Marker system — source files contain comment markers that the builder transforms:

//#ultraprotect(name="API_KEY", value="default_value")
// Builder generates: lazy_static! { pub static ref API_KEY: String = sprotect!("randomized"); }
//#endultra()

//#junk(name="my_junk")
// Builder generates random dead code functions here
//#endjunk()

//#jcall(name="my_junk")
// Builder inserts call to generated junk function

Runtime polymorphism (polymorph.rs):

• NOP sleds using various x86 NOP-equivalent instructions
• Opaque predicates - always-true conditions using volatile reads
• Stack pollution with random values
• Polymorphic sleep using randomly chosen methods

Process Injection (Defender Killer)

Injects an encrypted DLL into SYSTEM-level processes to disable Windows Defender:

• Embedded AES-256-GCM encrypted DLL payload at compile time
• Enables SeDebugPrivilege to access privileged processes
• Targets: winlogon.exe, services.exe, lsass.exe, csrss.exe
• Opens target with PROCESS_ALL_ACCESS via NtOpenProcess syscall
• Allocates RWX memory via NtAllocateVirtualMemory syscall
• Writes decrypted DLL via NtWriteVirtualMemory syscall
• Creates remote thread via NtCreateThreadEx syscall
• All injection steps use direct syscalls to bypass EDR hooks

Chrome App-Bound Encryption Bypass

Chrome v127 introduced App-Bound Encryption to protect cookies and passwords from infostealers.

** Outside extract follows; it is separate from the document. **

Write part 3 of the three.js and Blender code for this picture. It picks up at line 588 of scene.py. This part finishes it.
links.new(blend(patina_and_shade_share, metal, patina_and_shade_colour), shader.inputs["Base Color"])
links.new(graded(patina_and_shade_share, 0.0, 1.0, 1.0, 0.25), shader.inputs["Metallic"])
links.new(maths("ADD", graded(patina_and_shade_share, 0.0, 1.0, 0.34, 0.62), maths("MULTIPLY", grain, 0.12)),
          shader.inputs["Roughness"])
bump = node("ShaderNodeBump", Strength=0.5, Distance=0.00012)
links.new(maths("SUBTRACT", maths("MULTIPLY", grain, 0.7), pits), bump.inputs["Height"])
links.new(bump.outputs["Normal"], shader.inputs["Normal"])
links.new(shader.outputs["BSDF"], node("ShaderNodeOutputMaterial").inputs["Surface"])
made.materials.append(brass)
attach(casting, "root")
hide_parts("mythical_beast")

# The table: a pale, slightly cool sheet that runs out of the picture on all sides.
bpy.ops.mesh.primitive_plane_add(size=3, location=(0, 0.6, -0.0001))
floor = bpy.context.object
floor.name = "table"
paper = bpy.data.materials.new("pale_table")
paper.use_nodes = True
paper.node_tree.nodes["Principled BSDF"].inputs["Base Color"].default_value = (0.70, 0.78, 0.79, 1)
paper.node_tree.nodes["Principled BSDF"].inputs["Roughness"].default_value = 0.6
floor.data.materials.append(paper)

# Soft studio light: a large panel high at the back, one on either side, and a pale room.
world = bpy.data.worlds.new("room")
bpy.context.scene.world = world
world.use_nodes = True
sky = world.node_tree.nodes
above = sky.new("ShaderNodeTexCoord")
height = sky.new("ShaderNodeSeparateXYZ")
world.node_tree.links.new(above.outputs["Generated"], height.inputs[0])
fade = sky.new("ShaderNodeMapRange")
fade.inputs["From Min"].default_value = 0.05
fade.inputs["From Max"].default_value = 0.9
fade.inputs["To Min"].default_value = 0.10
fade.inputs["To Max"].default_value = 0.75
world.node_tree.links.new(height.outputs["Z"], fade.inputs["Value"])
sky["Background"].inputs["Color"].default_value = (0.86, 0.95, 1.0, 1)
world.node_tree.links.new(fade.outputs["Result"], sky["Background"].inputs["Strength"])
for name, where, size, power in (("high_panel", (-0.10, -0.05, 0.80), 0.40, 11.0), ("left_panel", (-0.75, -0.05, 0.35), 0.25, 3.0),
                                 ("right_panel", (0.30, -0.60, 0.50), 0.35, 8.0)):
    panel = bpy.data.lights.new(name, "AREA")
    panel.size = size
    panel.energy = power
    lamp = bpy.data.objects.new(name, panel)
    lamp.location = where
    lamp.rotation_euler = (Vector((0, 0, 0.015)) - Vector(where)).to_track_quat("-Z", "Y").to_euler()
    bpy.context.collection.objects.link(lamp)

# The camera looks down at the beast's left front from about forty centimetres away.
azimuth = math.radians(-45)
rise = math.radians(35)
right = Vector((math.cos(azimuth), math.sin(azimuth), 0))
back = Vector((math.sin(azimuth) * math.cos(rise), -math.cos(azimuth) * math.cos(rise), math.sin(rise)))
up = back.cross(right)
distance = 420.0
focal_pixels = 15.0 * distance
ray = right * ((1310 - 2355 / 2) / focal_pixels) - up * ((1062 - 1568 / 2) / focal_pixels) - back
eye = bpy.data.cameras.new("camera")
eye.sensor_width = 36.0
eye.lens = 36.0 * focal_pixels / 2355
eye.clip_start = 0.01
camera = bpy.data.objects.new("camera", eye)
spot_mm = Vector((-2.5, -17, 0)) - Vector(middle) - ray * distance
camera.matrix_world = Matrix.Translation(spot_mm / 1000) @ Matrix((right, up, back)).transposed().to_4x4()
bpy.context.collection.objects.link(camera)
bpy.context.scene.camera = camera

The protection relies on an elevated service that verifies the calling application is legitimate Chrome.

Ferrox bypasses this by decrypting the App-Bound key using the same technique as xaitax’s research - accessing the IElevator COM interface to retrieve the encryption key, then decrypting the DPAPI-protected data.

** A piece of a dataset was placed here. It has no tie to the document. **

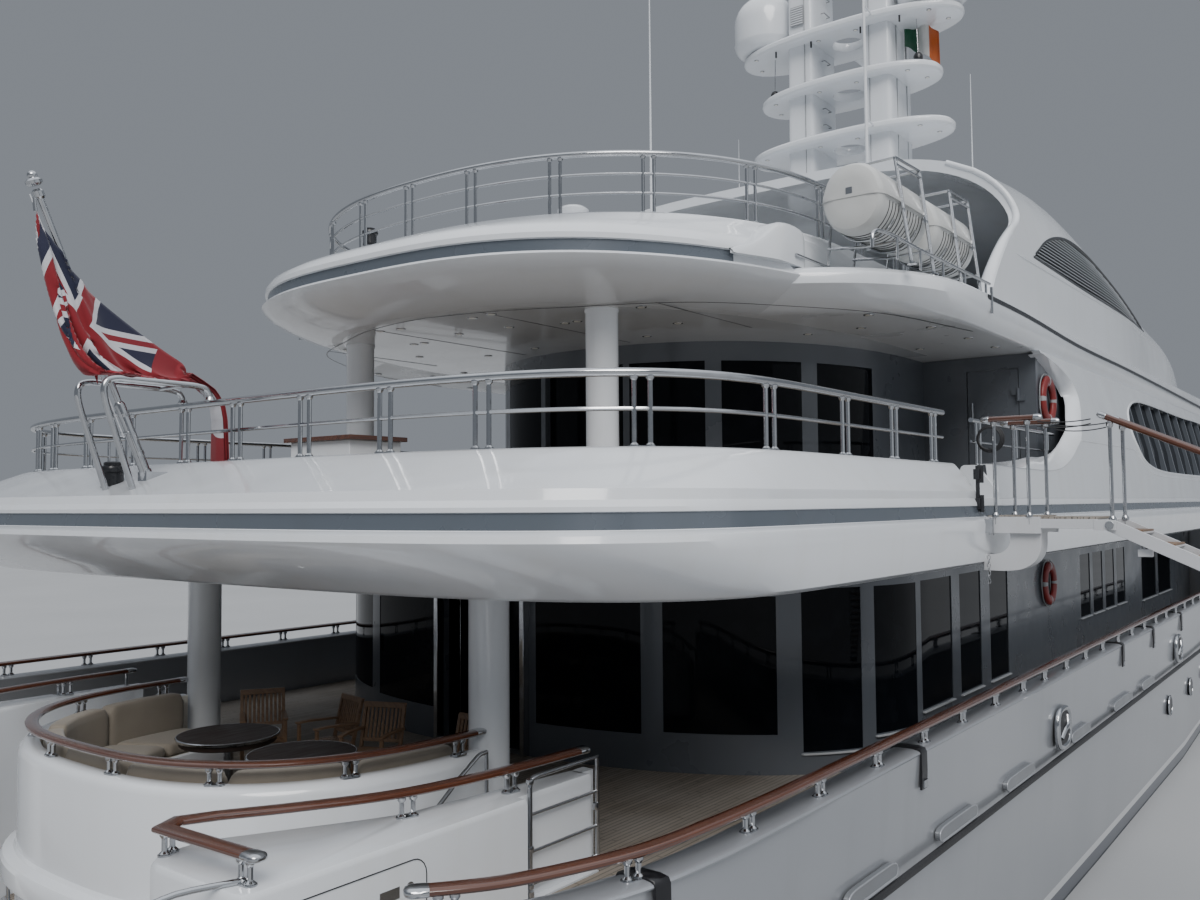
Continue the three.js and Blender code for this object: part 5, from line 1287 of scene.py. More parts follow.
def ladder():
    b = Build()
    hy, hz = LADDER_HINGE
    fall, run = math.sin(LADDER_SLOPE), math.cos(LADDER_SLOPE)
    x0, x1 = BOARDING[0] + 0.05, BOARDING[1] - 0.05
    stringer = 0.04

    def spot(d, up=0.0):
        return -hy - d * run, hz - d * fall + up

    for x in (x0, x1 - stringer):
        outline = [
            (spot(-0.05)[0], hz - 0.06),
            (spot(-0.05)[0], hz + 0.05),
            (spot(0.0)[0], hz + 0.072),
            spot(LADDER_LENGTH - 0.03, 0.072),
            spot(LADDER_LENGTH, 0.04),
            spot(LADDER_LENGTH, -0.05),
            spot(LADDER_LENGTH - 0.03, -0.08),
            spot(0.0, -0.08),
        ]
        b.plate(outline, "x", x, x + stringer)
    count = 20
    for i in range(count):
        y, z = spot(0.2 + i * (LADDER_LENGTH - 0.35) / (count - 1), 0.02)
        b.box(x0 + 0.041, x1 - 0.041, y - 0.13, y + 0.11, z - 0.028, z - 0.008)
        for k in range(4):
            a = y - 0.13 + 0.06 * k
            b.box(x0 + 0.045, x1 - 0.045, a + 0.002, a + 0.057, z - 0.008, z + 0.014, 1)
    for x in (x0 + 0.02, x1 - 0.02):
        for d in (0.02, 1.65, 3.3, 4.95, 6.5):
            y, z = spot(d)
            b.rod((x, y, z), (x, y, z + 1.15), POST, 2)
            b.lathe([(0.04, 0.05), (0.04, 0.08), (0.022, 0.11)], (x, y, z), "z", 2, 14)
            b.lathe([(0.022, 1.06), (0.036, 1.09), (0.036, 1.13)], (x, y, z), "z", 2, 14)
        teak_rail(b, (x, *spot(-0.07, 1.17)), (x, *spot(6.57, 1.17)))
    # roller at the foot and the winch's sheave under the first treads
    y, z = spot(LADDER_LENGTH - 0.04, -0.09)
    b.rod((x0, y, z), (x1, y, z), 0.05, 4, 20)
    y, z = spot(0.35, -0.14)
    b.box(x0 + 0.06, x0 + 0.16, y - 0.07, y + 0.07, z - 0.05, z + 0.03)
    b.rod((x0 + 0.11, y, z + 0.02), (x0 + 0.11, y + 0.04, z + 0.09), 0.012, 2, 8)
    looks = [LIGHT_GREY, CHAIR_TEAK, STEEL, VARNISH, RUBBER]
    name = "boarding_ladder"
    piece(f"{name}_fine", b, looks, name, nodes=[name], slot="stainless", bevel=0.004)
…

This allows full access to:

• Saved passwords in Login Data
• Session cookies
• Credit card data
• Autofill information

Exfiltration

All stolen data is exfiltrated over Telegram Bot API:

• Data collected to C:\temp\extract\
• ZIP compressed, then encrypted with ChaCha20
• Wrapped in custom binary blob format with embedded key/nonce/password
• Random filenames like update_Xk3mP9qR.dat
• Uploaded via Telegram Bot API sendDocument endpoint
• Supports chunked uploads (45MB chunks) for large datasets
• Randomized User-Agent strings
• Retry logic with exponential backoff and rate limit handling
• Startup notification disguised as “Windows Update Service”
• Harvest summary sent with password/cookie/card counts

Anti-Forensics

Multiple techniques prevent forensic analysis:

• Self-deletion — Spawns temp .bat file that loops killing the process and deleting the exe
• File overwriting — Writes null bytes before deletion to prevent recovery
• Self-corruption on VM detection — Spawns hidden PowerShell to overwrite exe with random bytes
• Handle manipulation — Uses NtQuerySystemInformation to unlock own executable while running
• Volatile strings — Memory zeroed on drop to prevent memory forensics

Detection Strategies

While Ferrox evades signature-based detection, behavioral analysis can still catch it:

Network indicators:

• Telegram Bot API traffic patterns (api.telegram.org)
• Large file uploads with suspicious User-Agent rotation
• Encrypted blob uploads with random filenames

Behavioral indicators:

• Process accessing multiple browser profile directories
• Reading Login Data, Cookies, Web Data files from AppData
• Accessing crypto wallet directories (Exodus, Electrum, etc.)
• Querying WiFi passwords via netsh
• Suspicious registry access patterns

Memory indicators:

• Direct syscall execution patterns
• PEB walking without API calls
• Encrypted strings decrypted at runtime
• RWX memory allocations in SYSTEM processes

EDR/XDR detection:

• Monitor for processes walking PEB structures
• Detect direct syscall execution via kernel callbacks
• Flag processes accessing multiple credential stores
• Alert on SeDebugPrivilege escalation + SYSTEM process access

Why Rust for Malware?

Most stealers are written in Go or C++. Rust is unusual but offers some advantages:

• Error handling — The Result type forces explicit error handling, reducing crashes during execution
• Tooling — cargo provides excellent dependency management and build system
• FFI — Clean interop with Windows APIs and native libraries
• Performance — Zero-cost abstractions and aggressive optimization

The tradeoff is that most code is unsafe by nature when doing DMA operations, API hooking, and process injection. Memory safety isn’t the selling point here - it’s the developer experience and tooling.

Conclusion

Ferrox demonstrates the current state of infostealer sophistication. The combination of Hell’s Gate syscalls, polymorphic builds, compile-time encryption, and anti-analysis techniques makes detection challenging for signature-based AV.

However, behavioral analysis remains effective. EDR products that monitor syscall patterns, credential access, and process behavior can still detect these techniques.

Key takeaways for defenders:

• Signature-based detection is insufficient against polymorphic malware
• Behavioral analysis and EDR are essential
• Monitor for direct syscall execution patterns
• Flag processes accessing multiple credential stores
• Network monitoring for C2 traffic patterns (Telegram Bot API)

The full (redacted) source is available at github.com/vibheksoni/ferrox for security researchers and malware analysts.

Disclaimer

This project is for educational and research purposes only. All testing was conducted in isolated virtual machine environments. The techniques demonstrated here are well-documented in the security research community.

Use responsibly and legally. Unauthorized access to computer systems is illegal. Understanding how modern threats operate helps build better defenses - that’s the goal of this research.